The kids have been learning about local history for a few years, as the schools have taken them on field trips to the Hurlbutt Street Schoolhouse in second grade, to Ambler Farm several times, and now with this trip.

My son’s social studies teacher had been prepping them with a participatory role-playing lesson over several weeks in which each student took on a character from the era to learn about how the government formed, how they traded goods, and how they amassed land.  For this trip to the Historical Society, they’d also been given a Wilton historical figure to play—my son was a Hurlbutt patriarch who was a weaver—and learned from a dossier on their character what they could barter and trade at Captain Belden’s store.

Almost everything was hands-on, or at least interactive and sensory. For our first stop, we sat in a small, darkened, smoky outbuilding watching a blacksmith hammer a nail out of iron that he’d heated to over  600 degrees. That was the museum complex’s Abbott Blacksmith Shop, a fully functioning iron workshop.

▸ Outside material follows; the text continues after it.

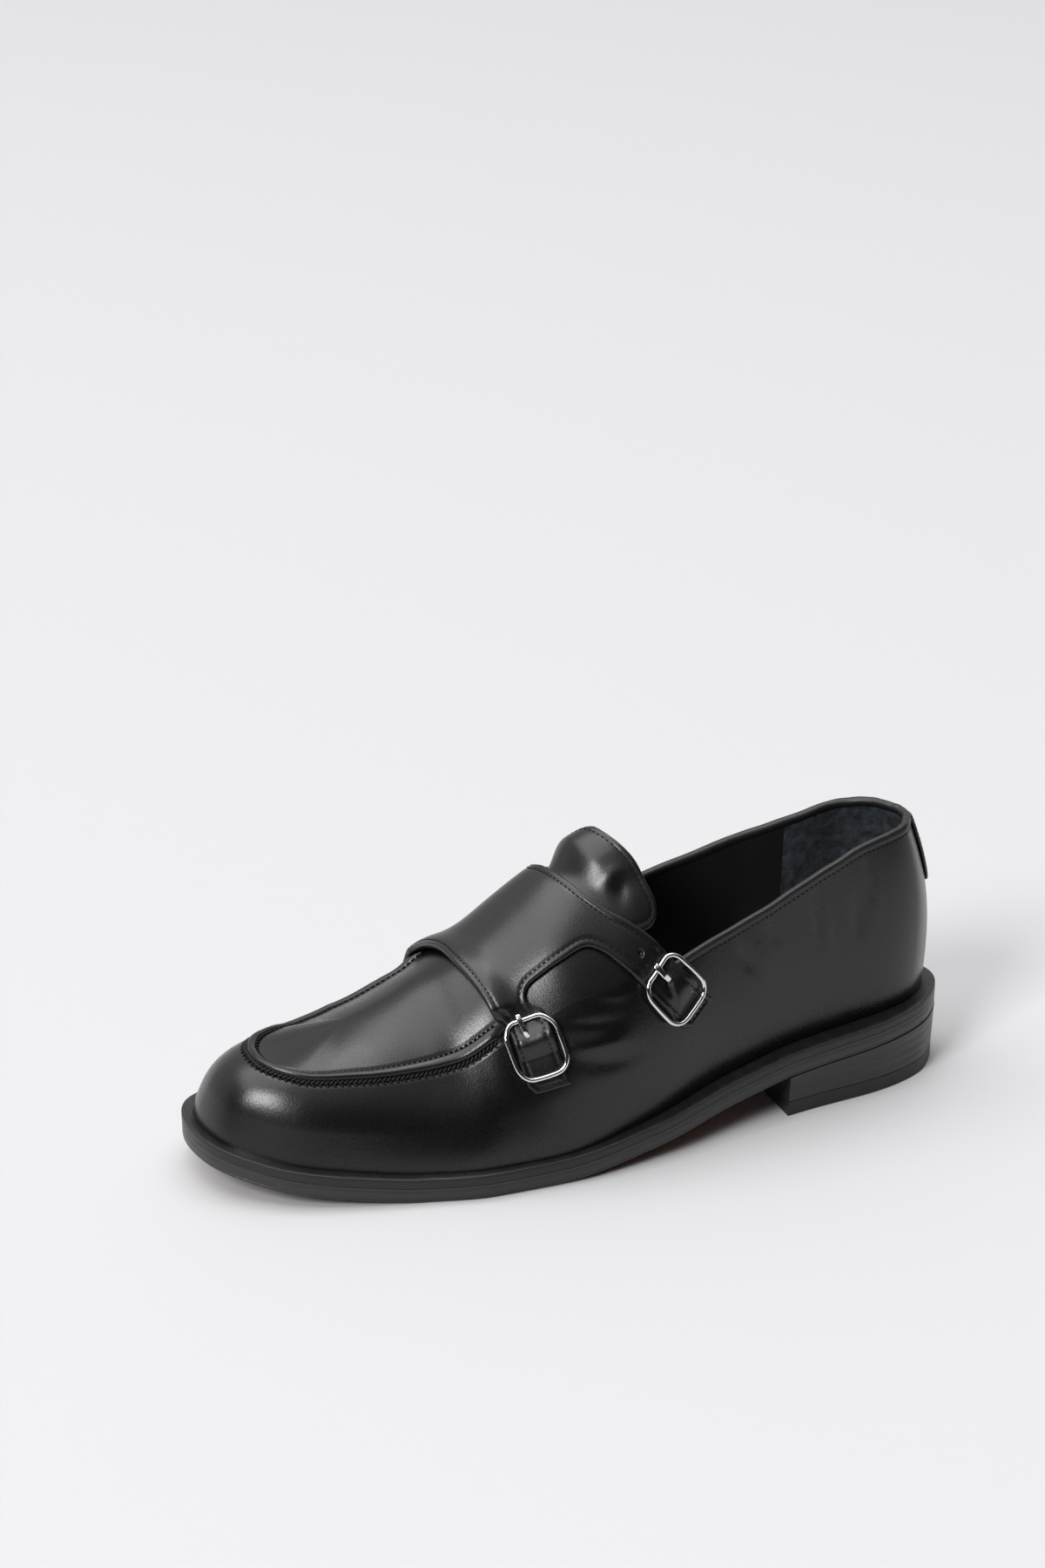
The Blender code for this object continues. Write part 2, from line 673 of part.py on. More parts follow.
class Buckle:
    """Where one buckle sits: its centre in x and g, and the slope of its strap in degrees."""

    def __init__(self, name, place, g, slope, prong_shift):
        self.name, self.x, self.g, self.shift = name, place * LENGTH, g, prong_shift
        along = mid(self.x + NEAR_X, g) - mid(self.x - NEAR_X, g)
        around = mid(self.x, g + NEAR_G) - mid(self.x, g - NEAR_G)
        level = around / np.linalg.norm(around)
        across = along - level * along.dot(level)
        across /= np.linalg.norm(across)
        turned = math.radians(slope)
        down = level * math.cos(turned) - across * math.sin(turned)
        forward = across * math.cos(turned) + level * math.sin(turned)
        surface = np.stack([along / (2 * NEAR_X), around / (2 * NEAR_G)], 1)
        self.axes = np.linalg.lstsq(surface, np.stack([down, forward], 1), rcond=None)[0]
        self.reverse = np.linalg.inv(self.axes)

    def flat(self, down, forward):
        """Place in x and g of a point down the strap and forward across it, in metres."""
        dx, dg = self.axes @ (down, forward)
        return self.x + dx, self.g + dg

    def local(self, x, g):
        """The reverse of flat."""
        return self.reverse @ (x - self.x, g - self.g)

    def put(self, down, forward, height):
        return mid(*self.flat(down, forward), height)


# Steps in x and in g over which the surface under a buckle is read
NEAR_X = 0.004
NEAR_G = 0.05
BUCKLES = (
    Buckle("front", 0.6007, 1.1670, 10.5, 0.0018),
    Buckle("rear", 0.4210, 1.1661, 40.5, 0.0),
)
BAR = BUCKLE_LENGTH / 2 - WIRE / 2
RIDE = LEG_PRESSED + WIRE / 2 + 3 * GAP


def saddle_line():
    """Outline of the strap panel in x and g: over the instep, down the medial side, and round
    the arch between its two legs."""
    front, rear = BUCKLES
    half = LEG_WIDTH / 2

    def leg(buckle):
        sides = (
            (-BAR, half),
            (0.0, half),
            (0.78 * TAB_REACH, half),
            (TAB_REACH, 0.7 * half),
            (TAB_REACH, -1.1 * half),
            (0.0, -1.05 * half),
            (-BAR, -half),
        )
        return [buckle.flat(down, forward) for down, forward in sides]

    points = [(LENGTH * place, g) for g, place in SADDLE_FRONT[:-1]]
    points += leg(front)
    points += [
        (0.5990 * LENGTH, 0.880),
        (0.5950 * LENGTH, 0.815),
        (0.5740 * LENGTH, 0.798),
        (0.5500 * LENGTH, 0.785),
        (0.5230 * LENGTH, 0.768),
        (0.5050 * LENGTH, 0.815),
        (0.4880 * LENGTH, 0.902),
    ]
    points += leg(rear)
    points += [(place * LENGTH, g) for g, place in reversed(SADDLE_BACK)]
    tabs = (11, 12, 13, 25, 26, 27)
    corners = {0, len(points) - 1, *tabs}
    return points, corners


# The saddle lifts off the apron over this run behind its front edge, level for the last of it,
# and comes back to the wall between the seam and this g
STAND_RUN = 0.010
STAND_LEVEL = 0.002
SEAM_G = 1.0
STAND_SIDE_G = 1.15


def saddle(finish):
    points, corners = saddle_line()
    line = closed_curve([(x, g * GIRTH) for x, g in points], corners, 0.0042)

    def thickness(spot):
        x, g = spot[0], spot[1] / GIRTH
        edge = LENGTH * FRONT_EDGE(g)
        stand = smooth(edge - STAND_RUN, edge - STAND_LEVEL, x)
        stand *= 1 - smooth(SEAM_G, STAND_SIDE_G, abs(g))
        lift = GAP + SADDLE_STAND * stand
        over = lift + SADDLE_THICKNESS
        for buckle in BUCKLES:
            down, forward = buckle.local(x, g)
            pressed = smooth(-BAR - 0.005, -BAR - 0.0012, down)
            pressed *= 1 - smooth(0.0118, 0.0150, abs(forward))
            if pressed > 0:
                middle = max(1 - abs(down) / (BAR - 0.0012), 0.0)
                bulge = (LEG_CROWN - LEG_PRESSED) * math.sin(middle * math.pi / 2) ** 1.3
                lift += (GAP - lift) * pressed
                over += (GAP + LEG_PRESSED + bulge - over) * pressed
        return lift, over

    def place(spot, height):
        return mid(spot[0], spot[1] / GIRTH, height)

    return panel("saddle", line, place, thickness, GIRTH / 10, finish)


# Outline of the tongue: place along the length, then g
TONGUE_LINE = (
    (0.4628, -0.040),
    (0.4550, 0.110),
    (0.4455, 0.250),
    (0.4349, 0.395),
    (0.4270, 0.554),
    (0.4200, 0.700),
    (0.4300, 0.795),
    (0.4640, 0.790),
    (0.5200, 0.720),
    (0.6100, 0.520),
    (0.6200, 0.200),
    (0.6200, -0.200),
    (0.6100, -0.520),
    (0.5400, -0.720),
    (0.5040, -0.770),
    (0.4930, -0.640),
    (0.4904, -0.455),
    (0.4790, -0.318),
    (0.4698, -0.172),
)
# How far the tongue stands off behind the throat: g, then share of TONGUE_RISE
TONGUE_STAND = (
    (-1.00, 0.70),
    (-0.70, 0.90),
    (-0.455, 1.00),
    (-0.32, 0.90),
    (-0.04, 0.68),
    (0.25, 0.45),
    (0.395, 0.24),
    (0.55, 0.06),
    (1.00, 0.02),
)
TONGUE_SHARE = columns(TONGUE_STAND)[0]
# The tongue rises over this run behind the edge that covers it
TONGUE_START = 0.001
TONGUE_RUN = 0.013


def tongue(finish):
    """The tongue: it lies under the panel and the throat, and rises behind them."""
    points = [(place * LENGTH, g * GIRTH) for place, g in TONGUE_LINE]
    line = closed_curve(points, set(), 0.0065)

    def thickness(spot):
        x, g = spot[0], spot[1] / GIRTH
        behind = smooth(TONGUE_START, TONGUE_RUN, min(throat_x(g), LENGTH * BACK_EDGE(g)) - x)
        over = TONGUE_RISE * TONGUE_SHARE(g) * behind - WALL - 2 * GAP
        return over - TONGUE_THICKNESS, over

    def place(spot, height):
        return mid(spot[0], spot[1] / GIRTH, height)

    return panel("tongue", line, place, thickness, GIRTH / 9, finish)


# Radius of the heel where the strip lies on it
STRIP_TURN = 0.031


def back_strip(finish):
    """The narrow strip over the seam at the back of the heel, down from the collar."""
    wide = STRIP_WIDTH / 2 / STRIP_TURN
    points = [(wide, 0.985), (wide * 0.92, 0.72), (wide * 0.55, 0.585), (0.0, 0.570)]
    points += [(-a, g) for a, g in reversed(points[:3])]
    line = closed_curve([(a * STRIP_TURN, g * COLLAR_HEIGHT) for a, g in points], {0, 6}, 0.004)

    def place(spot, height):
        return lifted(spot[0] / STRIP_TURN, spot[1] / COLLAR_HEIGHT, height)

    return panel("back_strip", line, place, lambda spot: (GAP, GAP + STRIP_THICKNESS), 0.004, finish)


def tube(name, centres, ups, radius, finish, sides=8, closed=True):
    """A round wire along a line of centres; ups give each section's own upright."""
    points, rows = [], []
    count = len(centres)
    for i in range(count):
        ahead = centres[(i + 1) % count] if closed else centres[min(i + 1, count - 1)]
        behind = centres[i - 1] if closed else centres[max(i - 1, 0)]
        along = (ahead - behind) / np.linalg.norm(ahead - behind)
        up = ups[i] - along * np.dot(ups[i], along)
        up /= np.linalg.norm(up)
        across = np.cross(along, up)
        size = radius[i] if isinstance(radius, list) else radius
        row = []
        for k in range(sides):
            turned = 2 * math.pi * (k + 0.5) / sides
            row.append(len(points))
            points.append(centres[i] + (up * math.cos(turned) + across * math.sin(turned)) * size)
        rows.append(row)
    faces = rings(rows + rows[:1]) if closed else rings(rows)
    if not closed:
        faces += [tuple(rows[0]), tuple(reversed(rows[-1]))]
    return piece(name, points, faces, finish)


def buckle_frame(buckle, finish, corner=4, straight=2):
    """The round-cornered wire frame that lies over the strap, its bars a little bowed."""
    bend = BUCKLE_CORNER - WIRE / 2
    long = BUCKLE_LENGTH / 2 - BUCKLE_CORNER
    wide = BUCKLE_WIDTH / 2 - BUCKLE_CORNER
    route = []
    for quarter, (down, forward) in enumerate(((1, 1), (-1, 1), (-1, -1), (1, -1))):
        for k in range(corner + 1):
            turned = math.pi / 2 * (quarter + k / corner)
            spot = (down * long + bend * math.cos(turned), forward * wide + bend * math.sin(turned))
            route.append(np.array(spot))
    sides = []
    for i, spot in enumerate(route):
        sides.append(spot)
        if i % (corner + 1) == corner:
            ahead = route[(i + 1) % len(route)]
            sides += [spot + (ahead - spot) * k / (straight + 1) for k in range(1, straight + 1)]
    centres, ups = [], []
    for down, forward in sides:
        down *= 1 + 0.05 * (1 - (forward / (wide + bend)) ** 2)
        forward *= 1 + 0.03 * (1 - (down / (long + bend)) ** 2)
        centres.append(buckle.put(down, forward, RIDE))
        ups.append(buckle.put(down, forward, RIDE + 0.001) - centres[-1])
    return tube(buckle.name + "_buckle", centres, ups, WIRE / 2, finish)


def prong(buckle, finish):
    """The flat tongue of the buckle: out of the strap's hole and over the bar."""
    rest = RIDE + WIRE / 2 + PRONG_DEPTH / 2 + GAP
    path = (
        (0.0046, rest - 0.0008),
        (0.0034, rest - 0.0003),
        (0.0014, rest),
        (-0.0006, rest),
        (-0.0018, rest - 0.0002),
    )
    points, rows = [], []
    for i, (past_bar, height) in enumerate(path):
        half = PRONG / 2 * (0.8 if i == len(path) - 1 else 1.0)
        middle = buckle.shift - PRONG_SLANT * past_bar
        row = []
        for across, rise in ((-1, -0.5), (1, -0.5), (1, 0.2), (0.5, 0.5), (-0.5, 0.5), (-1, 0.2)):
            row.append(len(points))
            height_here = height + rise * PRONG_DEPTH
            points.append(buckle.put(past_bar - BAR, middle + across * half, height_here))
        rows.append(row)
    faces = rings(rows) + [tuple(rows[0]), tuple(reversed(rows[-1]))]
    return piece(buckle.name + "_prong", points, faces, finish)


def main():
    for made in list(bpy.data.objects):
        bpy.data.objects.remove(made)
    leather = (0.010, 0.010, 0.012)
    upper(material("upper_leather", leather, 0.30))
    saddle(material("saddle_leather", leather, 0.28))
    tongue(material("tongue_leather", leather, 0.36))
    back_strip(material("strip_leather", leather, 0.32))
    insole(material("insole_leather", (0.035, 0.030, 0.028), 0.55))
    welt(material("welt_leather", (0.014, 0.014, 0.015), 0.50))
    outsole(material("sole_leather", (0.016, 0.015, 0.015), 0.48))
    heel_stack(material("heel_leather", (0.014, 0.013, 0.013), 0.45))
    heel_lift(material("lift_rubber", (0.012, 0.012, 0.012), 0.55))
    for buckle in BUCKLES:
        buckle_frame(buckle, material(buckle.name + "_frame_steel", (0.72, 0.72, 0.74), 0.16, 1.0))
        prong(buckle, material(buckle.name + "_prong_steel", (0.72, 0.72, 0.74), 0.18, 1.0))


main()
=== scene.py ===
# %% [markdown]
# # A left loafer with two buckled straps
# A shoemaker pulls leather over a last, a solid form of the foot, and sews and lasts every
# piece to it. This script does the same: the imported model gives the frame, the surface of the
# last is written as one function, and each leather piece is laid on that function.
# Loading the frame first keeps every piece in the CAD model's own metres.

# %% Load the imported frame
import math

import bmesh
import bpy
import numpy as np
from mathutils import Matrix, Vector, geometry


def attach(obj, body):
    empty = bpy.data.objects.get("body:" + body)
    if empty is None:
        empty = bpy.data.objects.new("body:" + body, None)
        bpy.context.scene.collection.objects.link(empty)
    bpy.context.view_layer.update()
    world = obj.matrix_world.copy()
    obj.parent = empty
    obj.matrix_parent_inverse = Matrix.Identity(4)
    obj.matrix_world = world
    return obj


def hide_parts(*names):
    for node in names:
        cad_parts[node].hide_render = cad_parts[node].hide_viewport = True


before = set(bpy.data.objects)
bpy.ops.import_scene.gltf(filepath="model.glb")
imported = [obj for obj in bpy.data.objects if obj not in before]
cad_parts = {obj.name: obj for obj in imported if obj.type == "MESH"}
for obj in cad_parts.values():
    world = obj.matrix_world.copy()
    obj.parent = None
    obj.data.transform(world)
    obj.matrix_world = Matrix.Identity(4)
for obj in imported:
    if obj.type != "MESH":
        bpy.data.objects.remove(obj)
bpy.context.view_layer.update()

# %% [markdown]
# ## The last
# A last could be sculpted, but then no edge or seam would follow a change of size. Here it is
# a few driving sizes and short tables of shares: the sole's outline, the shoulder line where
# side wall and top meet, and the ridge over the instep. They are those of the CAD source.

# %% Driving sizes and tables
LENGTH = 0.300
BALL_WIDTH = 0.104
HEEL_LENGTH = 0.0764
HEEL_BACK = 0.0223
HEEL_BREAST = 0.01645
HEEL_TAPER = 0.0008
LIFT_THICKNESS = 0.0060
OUTSOLE_THICKNESS = 0.0056
WELT_THICKNESS = 0.00365
WELT_WIDTH = 0.0078
WELT_BAND = 0.0150
TOE_SPRING = 0.0114
BALL_X = 0.206
FLAT_SPOT = 0.024
COLLAR_HEIGHT = 0.0696
INSTEP_HEIGHT = 0.0830
TOE_HEIGHT = 0.0262
WALL = 0.0020
GAP = 0.0003
EDGE = OUTSOLE_THICKNESS + GAP + WELT_THICKNESS
HEEL_POLE = 0.120 * LENGTH
TOE_POLE = 0.793 * LENGTH
THROAT_SIDE = 0.420 * LENGTH
THROAT_TOP = 0.565 * LENGTH
THROAT_BOW = 1.6
GIRTH = 0.048

# Sole outline: place along the length, then lateral and medial reach as shares of BALL_WIDTH
OUTLINE = (
    (0.000, 0.000, 0.000),
    (0.015, 0.119, 0.119),
    (0.050, 0.221, 0.221),
    (0.120, 0.301, 0.303),
    (0.220, 0.347, 0.303),
    (0.330, 0.416, 0.262),
    (0.450, 0.512, 0.255),
    (0.570, 0.555, 0.330),
    (0.670, 0.554, 0.412),
    (0.750, 0.512, 0.438),
    (0.830, 0.456, 0.418),
    (0.900, 0.387, 0.365),
    (0.950, 0.295, 0.285),
    (0.985, 0.185, 0.175),
    (1.000, 0.000, 0.000),
)
# Welt left showing outside the upper: place, then share of WELT_WIDTH on each side
MARGIN = (
    (0.00, 0.64, 0.64),
    (0.06, 0.80, 0.80),
    (0.15, 1.05, 0.95),
    (0.28, 0.95, 0.75),
    (0.42, 0.85, 0.65),
    (0.55, 0.82, 0.75),
    (0.72, 0.90, 0.90),
    (0.85, 1.00, 0.95),
    (1.00, 0.86, 0.86),
)
# Underside of the outsole ahead of the heel: place between breast and ball, share of HEEL_BREAST
ARCH = ((0.00, 1.00), (0.25, 0.72), (0.53, 0.34), (0.86, 0.03), (1.00, 0.00))
# Toe spring: place between ball and tip, share of TOE_SPRING
SPRING = ((0.00, 0.00), (0.12, 0.02), (0.30, 0.13), (0.63, 0.42), (1.00, 1.00))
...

The kids got to saw, level wood, separate flax fibers to make linen and write with quill pens. They climbed up narrow, steep stairs and crowded around the loom to learn about blanket weaving. And each child got to take home their own needlepoint sampler after trying different stitches while they heard how both boys and girls learned to sew in the 1700s.

We all learned such interesting facts—did you know the word ‘spinster’ came from the single unmarried sister who lived with her brother’s family and earned her keep by spinning wool? Who also knew that, unlike men, women of the time didn’t have pockets on their skirts, and instead they wore a small sac around their waist.

As all the fourth graders sat on one of the old building’s hard wood floors to eat their brown bagged lunch, they listened to a demonstrator who was wearing the clothes of a revolutionary soldier and holding a rather large musket. He described how the soldiers of the time fought, and what war would have been like.

The kids sat rapt with attention, and I got a chuckle at how most of the boys were especially entertained during this time, asking question after question about how the musket would be shot, how the musket would be held and cleaned, and whether the man would shoot it today. The historical society completely knew its crowd and played it to the hilt.

Everything was masterful that day—to see how the town had come alive for these kids in such a different way was so inspiring. The names Belden and Hurlbutt took on such different meaning beyond road names, and I’m sure the kids will look at some of the local architecture—perhaps even their own houses—in a new way.

But for me it was discovering how the most valuable thing in the museum that day was the partnership between the town, two community organizations, our school, and local volunteer residents. We are fortunate our children got the opportunity to see the heritage of this town from the inside out.

The experience also empowered me with a new parenting tool.  Now that we know what life was like for kids in colonial Wilton, it will be an easy memory my son can reference if I ever need him to.

“Mom, why can’t I play the Wii today? It’s just not fair!”

“Well, gee son, since we’re in Wilton, I thought you could get in touch with our town roots and do a little sewing for me, and there’s a big pile of wood that needs a good sawing. You know, those revolutionary Wilton kids never had a Wii.”

“Mom, all my friends have iPhones!”

“Well, we know that once upon a time, other kids in Wilton made do with a whole lot less, so I think you can go a little longer without such an unnecessary gadget.”

Thank you, Wilton Historical Society, for so many, many reasons.